By Matters India Reporter
Miao, Oct. 4: A school in a small village in Arunachal Pradesh, northeastern India, on October 4 marked the feast of Saint Francis of Assisi by teaching its students to treat animals as their siblings.
The Catholic Church reveres the 13th century saint as the patron of ecology.
Newman School Neotan in Changlang district of Arunachal Pradesh observed the day blessing its livestock. The in-charges of the various livestock in the campus brought rabbits, chicken, ducks, goats, cat, pig and lovebirds for blessing.
The students have been taught to treat the animals as brothers and sisters to foster love for them and nature.

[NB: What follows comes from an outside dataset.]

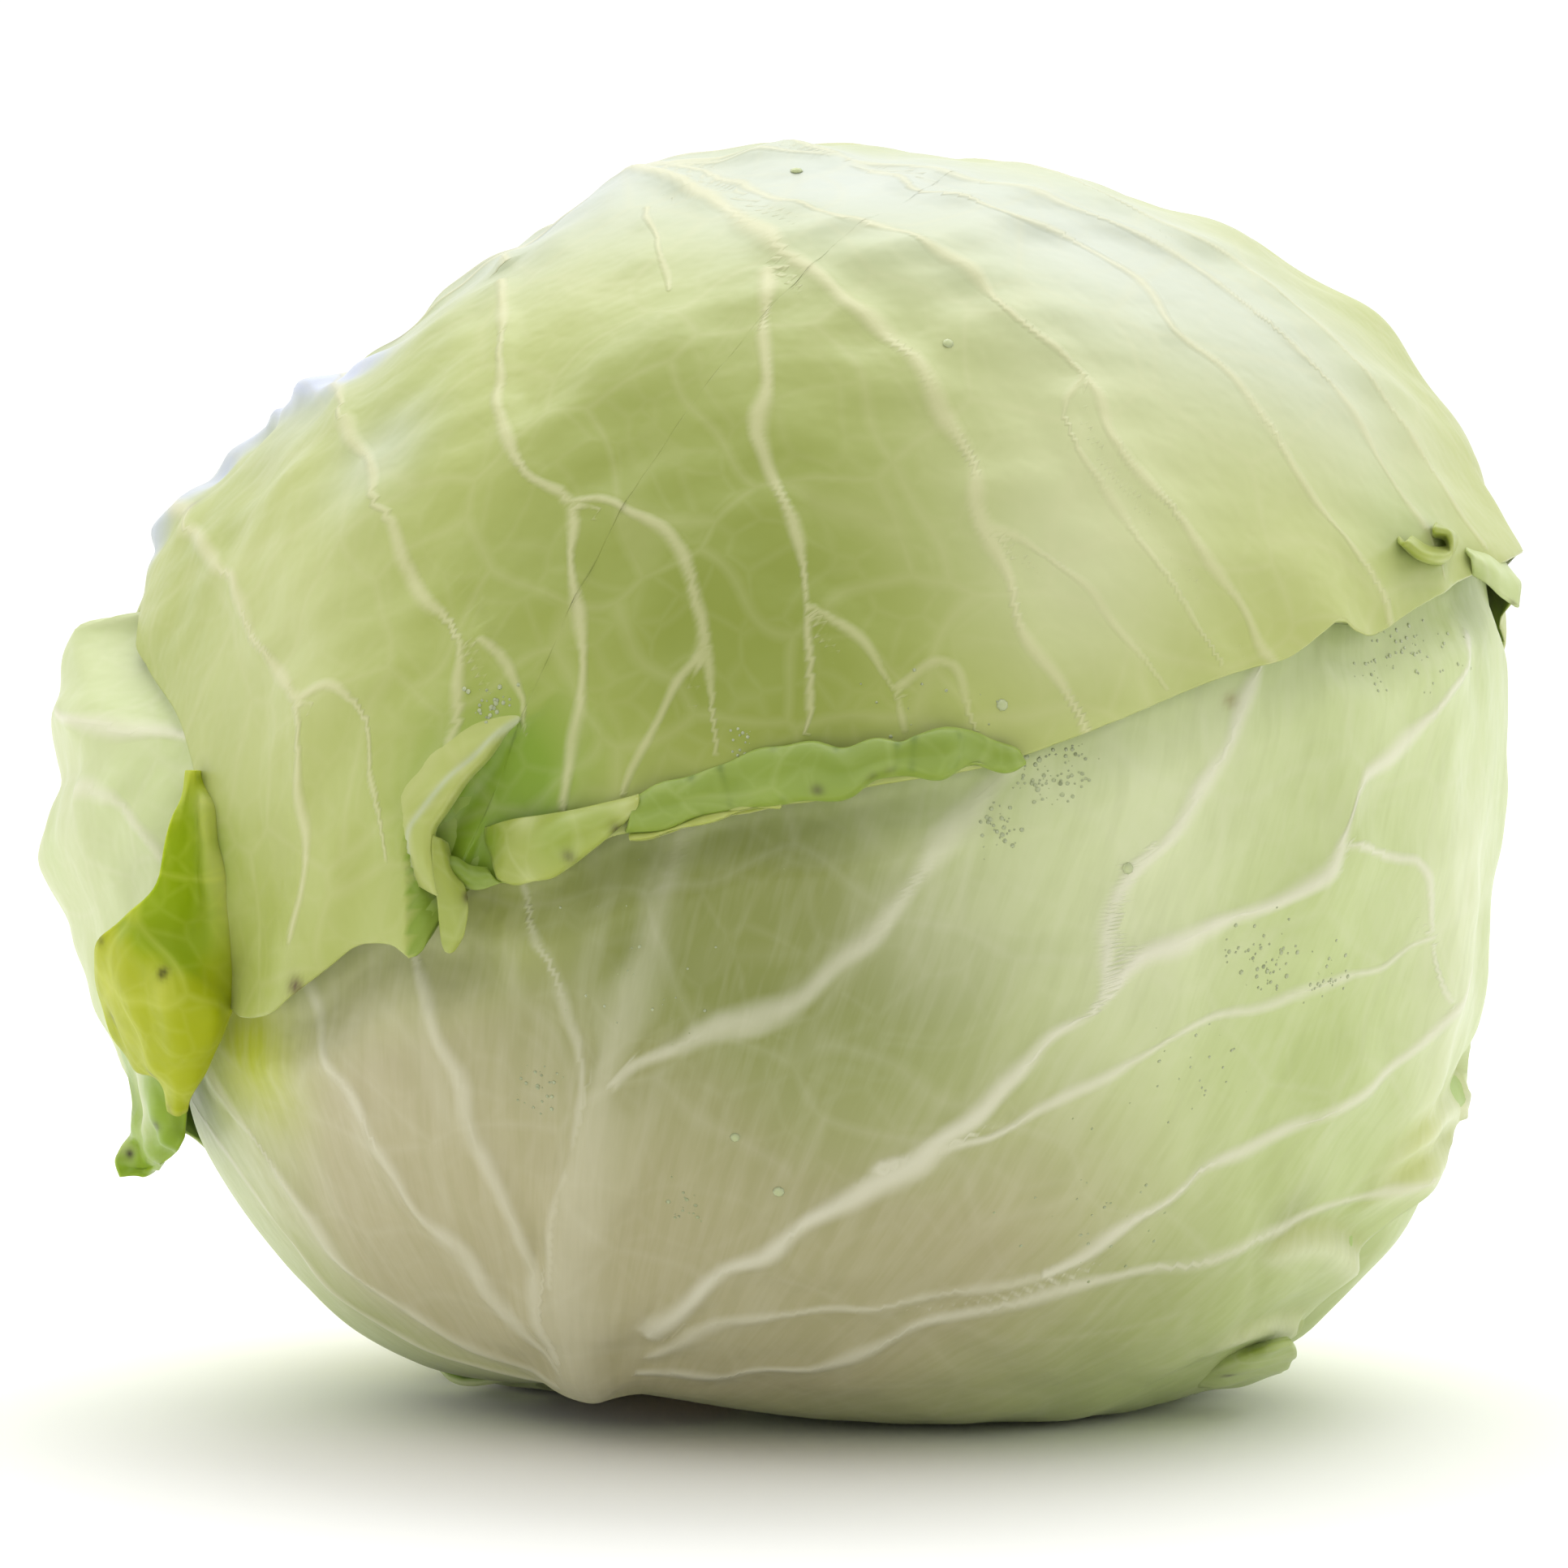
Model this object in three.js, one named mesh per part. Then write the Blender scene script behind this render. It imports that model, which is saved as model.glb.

“It gives me a completely different perspective to call the rabbit ‘Brother Rabbit’. As children of the same God who created everything, we are all brothers and sisters including the animals and birds,” said David Ngaimong, the rabbit caretaker.
School principal Father Felix Anthony told the students about St. Francis of Assisi’s “deep brotherly care” for all creation. He said most natural calamities these days such as the recent floods in Kerala, southern India, were the result of humans’ lack of love for the nature and all in it.
“Indiscriminate deforestation, selfishness and greed over the natural resources have caused ecological imbalance, leading to either too much or too little rain and many other natural calamities,” the priest said.
The feast of the patron saint of ecology, he added, is “a wake-up call” for all to love, protect and promote the nature, animals and birds. “What you do with the natural resources today will shape the fate of your next generation,” he cautioned them.
Father Anthony said such celebrations would inspire many more students to love, promote and protect the brother Sun and the sister water to safeguard the mother Earth.